Monday, June 22, 2009

Me! Me! Look at me!

"Me! Me! Look at me!" How many times has this been you at work? Never? I'm not surprised. Few people like to call attention to themselves at their place of employment; this is doubly so during times of economic turmoil where the job market is tough. Yet this is exactly the time to call attention to yourself.

Let's face it: anonymity gets you nowhere. Even were the economy booming and the job market rife with new opportunities like a newly sodded, fertile garden, it is the early bird that gets the worm; the squeaky wheel that gets the oil; the ambitious professional that gets the raise or the promotion.

Before continuing, the obvious should be noted: there is such a thing as good attention and bad attention. This isn't Hollywood where any media presence is good for your career. In fact, bad attention can be disastrous for you in certain situations.

So how do you stay on the radar of those around you that have the ability to influence your professional career? Here are a few thoughts culled from my years of professional experience.

Do be an entrepreneur. I'm not suggesting for a moment that you should quit your job and open up that coffee shop in the empty corner store that you've been eyeing for years. What I am suggesting is that you keep your eyes open. If you see something that needs to be done; you have the ability to do it successfully; and it is something that has a quantifiable amount of value to your department, division or company then do it as long as it doesn't affect your ability to fulfill your normal, day to day responsibilities. (I stress the word "quantifiable" so that you can use it to justify your next raise. See my blog entry Everyone is in Sales for more on this topic.)

Do ask for additional responsibility. Whenever I think of this, I involuntarily cringe at the vision of working until 10pm or later every night, akin to first year law students who burn the midnight oil or get dropped from the program. This isn't so. In fact, if you find that you are playing Flow, Ikariam, or other games during the day then you probably already have the time to do something extra to highlight yourself in the eyes of your boss.

Don't point out problems. Simply highlighting a deficiency in the work environment does nothing but make you look like a complainer. However, if you have a possible solution in mind then be sure to bring up both parts of this equation to the appropriate individual. Be prepared, however, for them to think they have a better solution and to assign the task of implementing their solution to you.

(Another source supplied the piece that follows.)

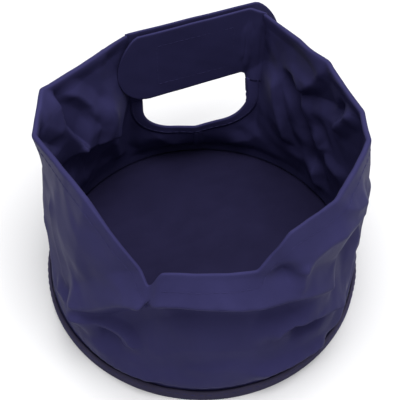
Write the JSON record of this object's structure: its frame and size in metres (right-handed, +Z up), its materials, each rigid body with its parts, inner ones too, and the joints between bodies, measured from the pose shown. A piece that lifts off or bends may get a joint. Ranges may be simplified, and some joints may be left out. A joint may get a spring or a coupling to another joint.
{
  "type": "fabric storage bin",
  "caption": "Collapsible round fabric storage bin with a stiffened base and overlapping hook-and-loop straps at the back that form a carrying handle or close round a rail.",
  "frame": {"origin": "centre of the round underside, on the surface the bin stands on", "axes": "+Z up, +Y towards the handle at the back, +X to the right seen from the front"},
  "size_m": [0.2206, 0.2338, 0.151],
  "materials": {
    "shell_fabric": "coated woven polyester, soft sheen",
    "base_fabric": "coated woven polyester, matte",
    "lining_fabric": "coated woven polyester, soft sheen",
    "binding_tape": "ribbed woven tape, matte",
    "board": "matte",
    "strap_stiffener": "matte",
    "loop_tape": "brushed loop pile, matte",
    "hook_tape": "moulded hooks on woven tape, matte",
    "thread": "twisted polyester, semi-matte"
  },
  "bodies": {
    "bin": {"base_panel": "base_fabric", "base_board": "board", "floor_lining": "lining_fabric", "base_binding": "binding_tape", "base_stitches": "thread", "wall_panel": "shell_fabric", "rim_hem": "shell_fabric", "hem_stitches": "thread", "hole_facing": "shell_fabric", "facing_stitches": "thread", "back_seam_allowance": "shell_fabric", "back_seam_stitches": "thread"},
    "inner_strap": {"inner_strap": "shell_fabric", "inner_strap_stiffener": "strap_stiffener", "loop_patch": "loop_tape", "loop_patch_stitches": "thread"},
    "outer_strap": {"outer_strap": "shell_fabric", "outer_strap_stiffener": "strap_stiffener", "hook_patch": "hook_tape", "hook_patch_stitches": "thread"}
  },
  "joints": [
    {"name": "inner_strap_peel", "type": "hinge", "parent": "bin", "child": "inner_strap", "pos_m": [0.03145, 0.10705, 0.1175], "axis": [0, 0, 1], "range_deg": [0, 100]},
    {"name": "outer_strap_peel", "type": "hinge", "parent": "bin", "child": "outer_strap", "pos_m": [-0.04245, 0.08495, 0.1195], "axis": [0, 0, 1], "range_deg": [0, 120]}
  ]
}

Don't assume that these thoughts are an elixir for your career. It is critically important that you realize that every situation is different. As such, any advice you receive should be viewed in the light that it may be spot-on, may need some adaptation, or may not work in your specific situation. Caveat emptor to be sure, but if you have the motivation then maybe some of these ideas will help you get ahead in your current job and in your career

Tuesday, June 16, 2009

Everyone is in Sales!

Regardless of whether you are in sales as a profession; accounting; IT; etc. you are in sales. Are you aware of this? Of course, you probably aren't...until you discover that there is something you want.

Whether you are seeking a raise, a promotion, or (especially) a new job, you are thrust into a position of selling yourself and the value you bring to an organization. "Why should I give you a raise / the new responsibilities / a job?" they ask.

How do you answer? This age-old question is similar to the philosophy of how an effective resume is written, as told to me by Tom Espeland the former CIO of Viacom. Tom, who is a good friend of mine, once held a career seminar years ago for college youth and spent more than a few minutes describing the attributes of a good resume.

Of all of the things he said, the one thing that has stuck with me throughout the years is: state the impact you have had on an organization and you'll catch someone's eye. Don't just talk about your job responsibilities. Just as it is said that "faith without works is dead," you shouldn't expect anyone to take your works on faith. If you can't tell them, preferably in dollars and cents, what you've done to make an organization better then you probably need to rethink your approach before you ask for that meeting or interview.

So stop thinking about your responsibilities that await you tomorrow when you go into the office. Think instead of the impact you're having on the people and the organization around you.